- French: Le Viol d'une jeune fille douce
- Directed by: Gilles Carle
- Written by: Gilles Carle
- Produced by: Pierre Lamy André Lamy
- Starring: Julie Lachapelle Katerine Mousseau Daniel Pilon Donald Pilon André Gagnon
- Cinematography: Bernard Chentrier
- Edited by: Yves Langlois
- Music by: Pierre F. Brault
- Production company: Onyx Films
- Release date: December 25, 1968;
- Running time: 85 minutes
- Country: Canada
- Language: French
- Budget: $45,000

= The Rape of a Sweet Young Girl =

The Rape of a Sweet Young Girl (Le Viol d'une jeune fille douce) is a 1968 Canadian satirical comedy-drama film written and directed by Gilles Carle.

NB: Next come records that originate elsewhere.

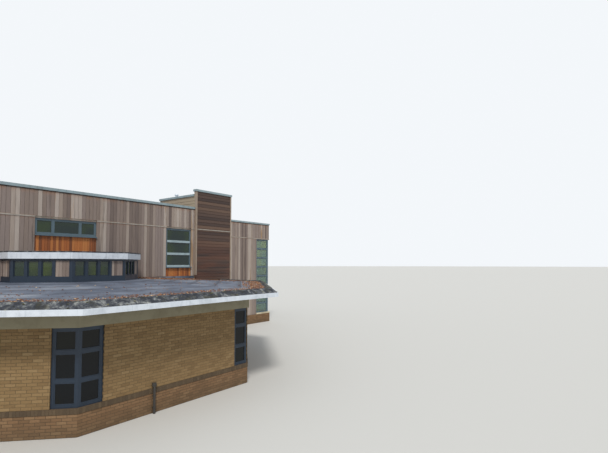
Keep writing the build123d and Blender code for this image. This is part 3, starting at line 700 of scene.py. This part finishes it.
def cut(piece, point, away, close=True):
    """Cut a piece along a plane, and close it. What lies on the side of `away` goes."""
    open_up(piece)
    bpy.ops.mesh.bisect(plane_co=point, plane_no=away, use_fill=close, clear_outer=True)
    done()


def give_tone(piece, which):
    """Each board, brick or leaf takes one number between 0 and 1, kept on its faces."""
    tones = {}
    layer = piece.data.attributes.new("tone", "FLOAT", "FACE")
    values = [tones.setdefault(which(face), draw.random()) for face in piece.data.polygons]
    layer.data.foreach_set("value", values)
    print(piece.name, "has", len(tones), "tones")


def settle(piece, slot, finish=None, *replaced):
    """Dress a finished piece, say which body it rides on, and hide the solids that it stands for."""
    dress(piece, finish or slot)
    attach(piece, "root")
    if replaced:
        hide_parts(*replaced)
    print(piece.name, len(piece.data.polygons), "faces")


# %% [markdown]
# The boards are tongued and face-fixed: the tongues meet, and the faces stop short of each
# other, so a dark slot runs between them. One board is a block whose face is inset, pushed
# out and softened. A row of it is trimmed by the wall's own solid, which already knows
# where the windows, corners and flashings are. That way no board is measured twice.

# %% One board
board_slot = 0.007
board_ease = 0.0025
tongue_share = 0.55
hairline = 0.0003
fit = 0.0006


def board(width, thick, length):
    """A board that stands at the origin, with its face to the front."""
    tongue = thick * tongue_share
    piece = cube((width - hairline, tongue, length), (0, -tongue, 0))
    pick(piece, looks(0, -1, 0))
    bpy.ops.mesh.inset(thickness=board_slot / 2)
    pull(0, tongue - thick, 0)
    bpy.ops.mesh.bevel(offset=board_ease, segments=1)
    done()
    return piece


# %% Board the walls
board_width = 0.140
cladding_thick = 0.060
panel_board_width = 0.095
panel_thick = 0.030
first_share = 0.4
spare = 0.01
turns = {"front": 0, "right": math.pi / 2, "back": math.pi, "left": -math.pi / 2}


def board_up(name, node, sides, width, thick, slot):
    """Upright boards on some sides of a node, from the left end of each, trimmed to its shape."""
    low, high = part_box(node)
    deep = thick - fit
    starts = {"front": (low.x, low.y + deep), "right": (high.x - deep, low.y),
              "back": (high.x, high.y - deep), "left": (low.x + deep, high.y)}
    rows = []
    for side in sides:
        run = high.x - low.x if side in ("front", "back") else high.y - low.y
        piece = board(width, thick - 2 * fit, high.z - low.z + 2 * spare)
        row(piece, (width, 0, 0), math.ceil(run / width) + 1)
        back = Matrix.Rotation(turns[side], 3, "Z") @ Vector((-width * first_share, 0, -spare))
        put(piece, Vector((*starts[side], low.z)) + back, turns[side])
        rows.append(piece)
    boards = joined(rows, name)
    trim(boards, copy_of(node))

    def which(face):
        on_end = abs(face.center.x) > high.x - thick - 0.001 and "right" in sides
        along = face.center.y - low.y if on_end else face.center.x - low.x
        return (on_end, face.center.x > 0, math.floor((along + width * first_share) / width))

    give_tone(boards, which)
    settle(boards, slot, None, node)


walls = {
    "front_boards": ("front_cladding", ["front"]), "wing_boards": ("wing_cladding", ["front"]),
    "back_boards": ("back_cladding", ["back"]), "end_boards": ("end_cladding", ["left", "right"]),
    "return_boards": ("return_cladding", ["left", "right"]),
}
for name, (node, sides) in walls.items():
    board_up(name, node, sides, board_width, cladding_thick, "cedar_boards")
board_up("panel_boards", "window_panels", ["front"], panel_board_width, panel_thick, "panel_boards")

# %% [markdown]
# The towers wear the same board laid level, and it runs round the corners. A slab as wide
# as the tower does that in one go: its rim is inset above, so that each slab meets the next
# on a tongue, and the tower's own shell trims the stack to a skin.

# %% Board the towers
tower_board_width = 0.150
tower_slot = 0.012
tower_rim = 0.022

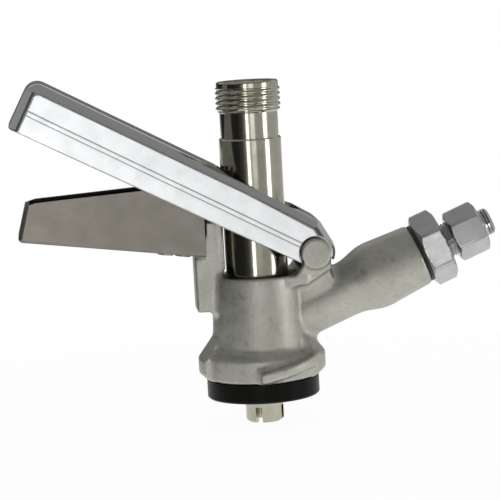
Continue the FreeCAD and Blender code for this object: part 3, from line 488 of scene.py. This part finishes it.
def smooth_copy(name, node):
    """A node's own shape with its rounds shaded as curves and its flats kept flat."""
    mesh = mesh_of(name, *merged_copy(node))
    mesh.set_sharp_from_angle(angle=SHARP_ANGLE)
    carrier = bpy.data.objects.new(name, mesh)
    bpy.context.scene.collection.objects.link(carrier)
    weigh = carrier.modifiers.new("weigh", "WEIGHTED_NORMAL")
    weigh.keep_sharp = True
    made = bpy.data.meshes.new_from_object(carrier.evaluated_get(bpy.context.evaluated_depsgraph_get()))
    carrier.modifiers.clear()
    bpy.data.objects.remove(carrier)
    return made


for name, node, slot, body in (
        ("handle", "lever", "lever_chrome", "lever_arm"),
        ("grip_channel", "fixed_grip", "grip_steel", "coupler_body"),
        ("seal_ring", "keg_seal", "black_rubber", "coupler_body")):
    new_piece(name, smooth_copy(name, node), slot, body, node)

casting = mesh_of("casting", *cast_skin("body_casting"))
new_piece("casting", casting, "cast_metal", "coupler_body", "body_casting")

AROUND = 144


def mesh_from(sheet, name):
    """Finished mesh of a bmesh: faces outwards, smooth but for its real corners."""
    bmesh.ops.recalc_face_normals(sheet, faces=sheet.faces)
    mesh = bpy.data.meshes.new(name)
    sheet.to_mesh(mesh)
    sheet.free()
    mesh.shade_smooth()
    mesh.set_sharp_from_angle(angle=SHARP_ANGLE)
    return mesh


def turned_form(outline, shape=None):
    """Closed form turned about Z from (radius, height) corners.

    A shape, where one is given, changes the radius round the turn, as a hexagon does.
    """
    sheet = bmesh.new()
    rings = []
    for radius, height in outline:
        ring = []
        for i in range(AROUND):
            angle = 2 * math.pi * i / AROUND
            reach = shape(radius, angle) if shape else radius
            spot = (reach * math.cos(angle) * MM, reach * math.sin(angle) * MM, height * MM)
            ring.append(sheet.verts.new(spot))
        rings.append(ring)
    for ring, after in zip(rings, rings[1:] + rings[:1]):
        for i in range(AROUND):
            j = (i + 1) % AROUND
            sheet.faces.new((ring[i], ring[j], after[j], after[i]))
    return sheet


def with_mesh(sheet, mesh):
    """Adds a made mesh to a bmesh and drops the mesh."""
    sheet.from_mesh(mesh)
    bpy.data.meshes.remove(mesh)
    return sheet


SLEEVE_SIZES = ("Foot", "Length", "Crest", "Core", "Pitch", "Depth", "Bevel", "Lead")
GROOVE_SHARE = 0.85
FLANK_SHARE = 0.7


def sleeve_tree():
    """Threaded sleeve: a grid bent into a closed ring whose outside follows the thread."""
    tree = bpy.data.node_groups.new("threaded_sleeve", "GeometryNodeTree")
    tree.interface.new_socket("Geometry", in_out="INPUT", socket_type="NodeSocketGeometry")
    for size in SLEEVE_SIZES:
        tree.interface.new_socket(size, in_out="INPUT", socket_type="NodeSocketFloat")
    tree.interface.new_socket("Rows", in_out="INPUT", socket_type="NodeSocketInt")
    tree.interface.new_socket("Finish", in_out="INPUT", socket_type="NodeSocketMaterial")
    tree.interface.new_socket("Geometry", in_out="OUTPUT", socket_type="NodeSocketGeometry")
    g = Tree(tree)
    given = g.node("NodeGroupInput")
    foot, length, crest, core, pitch, depth, bevel, lead, rows, finish = (
        Value(tree, given.outputs[name]) for name in (*SLEEVE_SIZES, "Rows", "Finish"))
    grid = g.value("GeometryNodeMeshGrid", {}, {
        "Size X": 1.0, "Size Y": 1.0, "Vertices X": AROUND + 1, "Vertices Y": rows})
    spot = g.node("ShaderNodeSeparateXYZ", {}, {"Vector": g.value("GeometryNodeInputPosition")})
    turn = Value(tree, spot.outputs["X"]) + 0.5
    row = (Value(tree, spot.outputs["Y"]) + 0.5) * (rows - 1.0)
    rise = ((row - 1.0) / (rows - 4.0)).least(1.0).most(0.0)
    height = foot + length * rise * (1.0 - row.above(rows - 1.5))
    outer = row.above(0.5) * (1.0 - row.above(rows - 2.5))
    blank = crest - (bevel - (rise * length).least((1.0 - rise) * length)).most(0.0)
    phase = (height / pitch - turn).part_of_turn()
    groove = ((GROOVE_SHARE - (phase * 2.0 - 1.0).size()) / FLANK_SHARE).least(1.0).most(0.0)
    deep = depth * groove.most((height - foot - length + lead).above(0.0))
    radius = core + outer * (blank.least(crest - deep) - core)
    angle = turn * (2 * math.pi)
    place = g.value("ShaderNodeCombineXYZ", {}, {
        "X": radius * angle.cosine(), "Y": radius * angle.sine(), "Z": height})
    bent = g.value("GeometryNodeSetPosition", {}, {"Geometry": grid, "Position": place})
    closed = g.value("GeometryNodeMergeByDistance", {}, {"Geometry": bent, "Distance": 0.001 * MM})
    solid = g.value("GeometryNodeRealizeInstances", {}, {"Geometry": closed})
    dressed = g.value("GeometryNodeSetMaterial", {}, {"Geometry": solid, "Material": finish})
    g.node("NodeGroupOutput", {}, {"Geometry": dressed})
    return tree


SLEEVE_TREE = sleeve_tree()
ROWS_PER_PITCH = 11


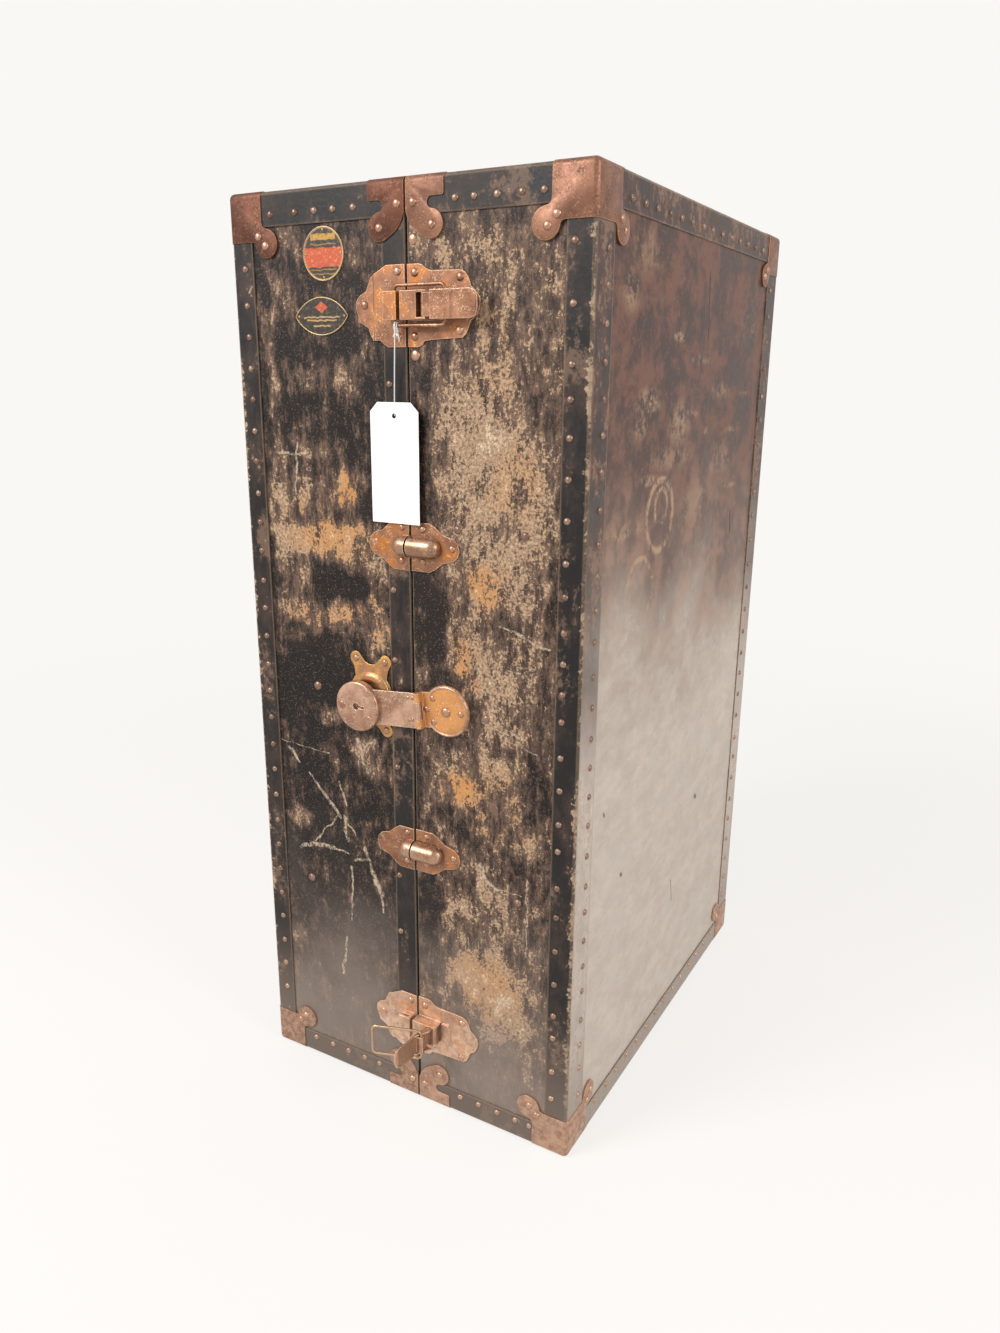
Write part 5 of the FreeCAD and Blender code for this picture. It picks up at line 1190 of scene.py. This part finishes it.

The film stars Julie Lachapelle as Julie, a young sexually liberated woman who gets pregnant from a casual but consensual sexual encounter and wrestles with whether to have the baby or go for an abortion, while her older brothers Raphaël (Daniel Pilon), Gabriel (Donald Pilon) and Joachim (André Gagnon) decide, without listening to Julie's own perspective, that she has been raped and set off to find the "assailant", and themselves end up committing rape against another young woman.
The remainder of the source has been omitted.